Ed oggi in quale modo comunicare la fede attraverso i mezzi di comunicazione?

“San Paolo VI nell’esortazione apostolica ‘Evangelii Nuntiandi’ scriveva: ‘Il Vangelo, e quindi l’evangelizzazione, non si identificano certo con la cultura, e sono indipendenti rispetto a tutte le culture. Tuttavia il Regno, che il Vangelo annunzia, è vissuto da uomini profondamente legati a una cultura, e la costruzione del Regno non può non avvalersi degli elementi della cultura e delle culture umane’.  

E’ interessante anche la riflessione proposta da mons. Lucio Adrián Ruiz, segretario generale del Dicastero per la Comunicazione della Santa Sede: ‘La storia dell’Annuncio del Vangelo, con la cultura e con gli strumenti propri della cultura per trasmettere il Messaggio, risale proprio al Signore stesso… Anche la storia dell’arte manifesta fino a quale punto pittura, musica, letteratura, architettura siano stati molto più di semplici ‘veicoli’ o ‘strumenti’ di comunicazione…

Essi sono diventati espressione della fede vissuta, che è stata trasmessa, come esperienza e contenuto, nel corso delle generazioni. In questo contesto la Chiesa ha incorporato nella sua maniera di vivere e trasmettere la fede anche gli strumenti propri della tecnologia. Radio, cinema, tv, computer, Internet… sono entrati in maniera naturale nell’agire pastorale della Chiesa, con la stessa naturalezza dell’arte in tutte le sue molteplici manifestazioni’. Quindi per comunicare la fede attraverso i social media, occorre studiare la loro conoscenza per usarli al meglio nell’annuncio della Buona Notizia”.

Come raccontare ‘tracce di Gesù’ ai giovani attraverso i social?

“I giovani portano nel loro cuore un desiderio sconfinato di felicità… lo percepiamo quando li incontriamo nei nostri parlatori, lo vediamo quando vanno in massa ai grandi incontri programmati dalla Madre Chiesa, come le Giornate Mondiali della Gioventù. Il nostro Padre spirituale, sant’Agostino, nelle ‘Confessioni’ scrive: ‘Ci hai fatti per te, Signore, e il nostro cuore è inquieto finché non riposa in te’.

Questa quiete la troviamo riposando nel cuore di Gesù. I social ci aiutano a connetterci sulla lunghezza d’onda dei giovani, ad affiancarci al loro linguaggio portando il linguaggio di Gesù, ma soprattutto, facendoglielo vedere con la testimonianza della nostra vita. I primi apostoli hanno seguito Gesù perché hanno ‘visto’ in Lui qualcosa che li ha attratti. I social sono il mezzo ‘concreto’ per raggiungere un mondo giovanile che vive in una società ‘liquida’. Ma non dimentichiamoci mai che il modo più vero di incontrarsi è la relazione ‘in personam’, non quella virtuale. La seconda aiuta ma la prima è insostituibile”.

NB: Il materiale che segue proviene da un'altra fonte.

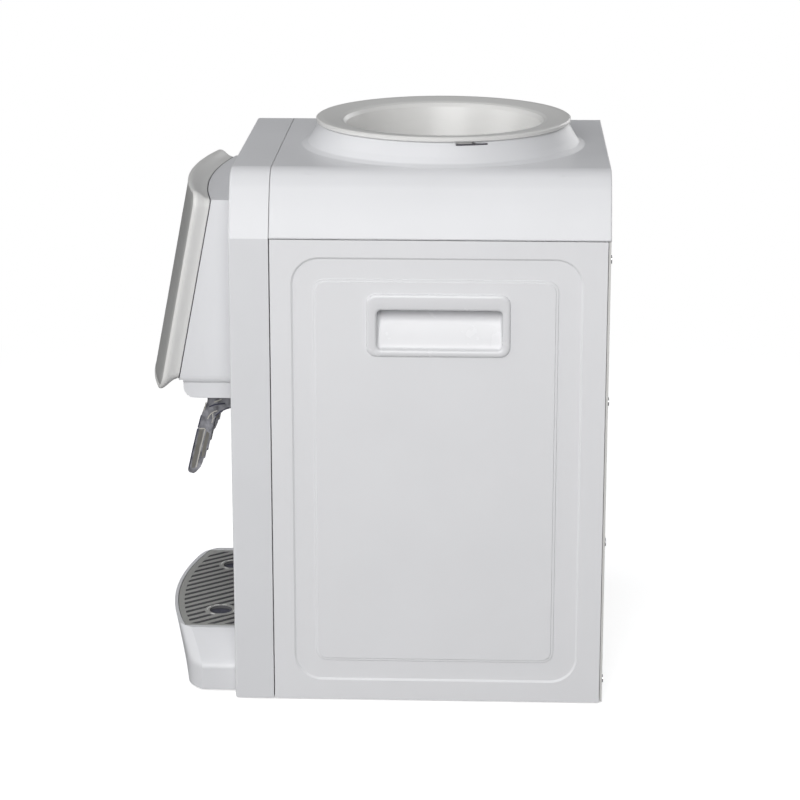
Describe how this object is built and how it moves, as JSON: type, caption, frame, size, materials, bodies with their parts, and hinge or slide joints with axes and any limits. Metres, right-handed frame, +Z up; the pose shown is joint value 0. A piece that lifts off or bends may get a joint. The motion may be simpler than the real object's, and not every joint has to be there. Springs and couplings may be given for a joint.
{
  "type": "countertop water dispenser",
  "caption": "Countertop hot and cold water dispenser with a bottle seat on top, push-lever taps over a drip tray, and a boxy casing with side finger grips.",
  "frame": {"origin": "middle of the bounding box at the underside of the feet", "axes": "+Z up, the taps face -Y, +X is the cold tap's side"},
  "size_m": [0.3018, 0.3782, 0.4598],
  "materials": {
    "shell_white": "satin moulded ABS, cool white",
    "panel_white": "powder-coated steel, satin white",
    "warm_white": "gloss moulded ABS, warm white",
    "grip_white": "satin moulded ABS, white",
    "face_grey": "silver-grey lacquered plate",
    "grille_grey": "fine-textured grey plastic",
    "clear_smoke": "clear smoked polycarbonate",
    "tap_white": "food-grade white plastic",
    "probe_white": "white moulded plastic",
    "seal_silicone": "translucent silicone",
    "hose_silicone": "translucent silicone hose",
    "feet_rubber": "black rubber",
    "zinc_steel": "zinc-plated sheet steel",
    "stainless": "brushed stainless steel",
    "screw_steel": "nickel-plated steel",
    "foam_white": "expanded polystyrene",
    "felt_grey": "heat-resistant felt",
    "aluminium": "mill-finish aluminium",
    "ceramic_white": "alumina ceramic",
    "fan_black": "black glass-filled plastic",
    "board_green": "solder-masked board",
    "switch_black": "black plastic",
    "rocker_red": "red plastic",
    "rocker_green": "green plastic",
    "button_red": "red plastic",
    "inlet_black": "black thermoset",
    "lens_clear": "tinted clear lenses",
    "rear_warm": "satin paint, warm grey-white"
  },
  "bodies": {
    "casing": {"front_frame": "shell_white", "side_panel_right": "panel_white", "side_panel_left": "panel_white", "side_grip_right": "grip_white", "side_grip_left": "grip_white", "top_cover": "shell_white", "rear_panel": "rear_warm", "rear_screws": "screw_steel", "base_plate": "zinc_steel", "rubber_feet": "feet_rubber", "tap_housing": "shell_white", "tap_bezel": "warm_white", "face_panel": "face_grey", "indicator_lenses": "lens_clear", "cold_tap_body": "tap_white", "cold_nozzle": "tap_white", "cold_lever_pins": "stainless", "hot_tap_body": "tap_white", "hot_nozzle": "tap_white", "hot_lever_pins": "stainless", "cold_tank": "stainless", "cold_insulation": "foam_white", "tank_baffle": "tap_white", "hot_tank": "stainless", "hot_insulation": "felt_grey", "heating_element": "stainless", "thermostats": "inlet_black", "tank_cradle": "zinc_steel", "cooling_block": "aluminium", "thermoelectric_module": "ceramic_white", "heat_sink": "aluminium", "fan_frame": "fan_black", "power_supply": "zinc_steel", "control_board": "board_green", "switch_frames": "switch_black", "power_inlet": "inlet_black", "drain_fitting": "tap_white", "cold_hose": "hose_silicone", "hot_hose": "hose_silicone", "feed_hose": "hose_silicone", "drain_hose": "hose_silicone"},
    "bottle_seat": {"bottle_ring": "warm_white", "feed_probe": "probe_white", "probe_seal": "seal_silicone"},
    "cold_lever": {"cold_lever": "clear_smoke"},
    "hot_lever": {"hot_lever": "clear_smoke"},
    "hot_lock": {"hot_lock_button": "button_red"},
    "cold_plunger": {"cold_plunger": "tap_white", "cold_valve_spring": "screw_steel"},
    "hot_plunger": {"hot_plunger": "tap_white", "hot_valve_spring": "screw_steel"},
    "drip_tray": {"drip_tray": "shell_white"},
    "drip_grille": {"drip_grille": "grille_grey"},
    "fan": {"fan_rotor": "fan_black"},
    "hot_rocker": {"hot_switch_rocker": "rocker_red"},
    "cold_rocker": {"cold_switch_rocker": "rocker_green"},
    "drain_cap": {"drain_cap": "switch_black"}
  },
  "joints": [
    {"name": "bottle_seat_lift", "type": "slide", "parent": "casing", "child": "bottle_seat", "axis": [0, 0, 1], "range_m": [0, 0.12]},
    {"name": "cold_lever_push", "type": "hinge", "parent": "casing", "child": "cold_lever", "pos_m": [0.057, -0.1304, 0.2485], "axis": [1, 0, 0], "range_deg": [0, 10], "stiffness_Nm_per_rad": 0.8, "springref_deg": -3.44},
    {"name": "cold_plunger_lift", "type": "slide", "parent": "casing", "child": "cold_plunger", "axis": [0, 0, 1], "range_m": [0, 0.0045], "deforming": ["cold_valve_spring"]},
    {"name": "hot_lever_push", "type": "hinge", "parent": "casing", "child": "hot_lever", "pos_m": [-0.057, -0.1304, 0.2485], "axis": [1, 0, 0], "range_deg": [0, 10], "stiffness_Nm_per_rad": 0.8, "springref_deg": -3.44},
    {"name": "hot_plunger_lift", "type": "slide", "parent": "casing", "child": "hot_plunger", "axis": [0, 0, 1], "range_m": [0, 0.0045], "deforming": ["hot_valve_spring"]},
    {"name": "hot_lock_press", "type": "slide", "parent": "hot_lever", "child": "hot_lock", "axis": [0, 0.969, -0.247], "range_m": [0, 0.003], "stiffness_N_per_m": 300, "springref_m": -0.002},
    {"name": "drip_tray_slide", "type": "slide", "parent": "casing", "child": "drip_tray", "axis": [0, -1, 0], "range_m": [0, 0.11]},
    {"name": "drip_grille_lift", "type": "slide", "parent": "drip_tray", "child": "drip_grille", "axis": [0, 0, 1], "range_m": [0, 0.04]},
    {"name": "fan_spin", "type": "hinge", "parent": "casing", "child": "fan", "pos_m": [0, 0.1666, 0.2865], "axis": [0, 1, 0], "continuous": true},
    {"name": "hot_rocker_tilt", "type": "hinge", "parent": "casing", "child": "hot_rocker", "pos_m": [-0.115, 0.1821, 0.2015], "axis": [1, 0, 0], "range_deg": [0, 16]},
    {"name": "cold_rocker_tilt", "type": "hinge", "parent": "casing", "child": "cold_rocker", "pos_m": [-0.095, 0.1821, 0.2015], "axis": [1, 0, 0], "range_deg": [0, 16]},
    {"name": "drain_cap_turn", "type": "hinge", "parent": "casing", "child": "drain_cap", "pos_m": [-0.096, 0.1881, 0.0395], "axis": [0, 1, 0], "range_deg": [0, 360]}
  ],
  "couplings": [
    {"joint": "cold_plunger_lift", "follows": "cold_lever_push", "m_per_rad": 0.0245},
    {"joint": "hot_plunger_lift", "follows": "hot_lever_push", "m_per_rad": 0.0245}
  ]
}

Per quale motivo avete editato la collana ‘Rita quotidiana’?

“Lo dice il sottotitolo del primo libretto uscito: ‘I consigli di Santa Rita per te’. Desideriamo condividere i valori di Santa Rita, non solo ‘ad intra’ cioè con coloro che vengono a Cascia, ma anche ‘ad extra’, raggiungendo con un agile volumetto tutte le persone che non possono venire a trovarla di persona. Il papa ci invita spesso a raggiungere le periferie del mondo; essendo noi di clausura, facciamo viaggiare questa nostra amica e Santa Sorella, la sua testimonianza di fede e Vangelo, Rita è stata Vangelo con l’intera sua vita di donna e consacrata”.

Quali temi sono affrontati nella collana?

“I temi della ‘collana’ editoriale saranno quelli che ogni uomo e donna si trova a vivere nella quotidianità. Siamo partite con la maternità, il secondo libretto è stato sul lutto e poi vedremo strada facendo”.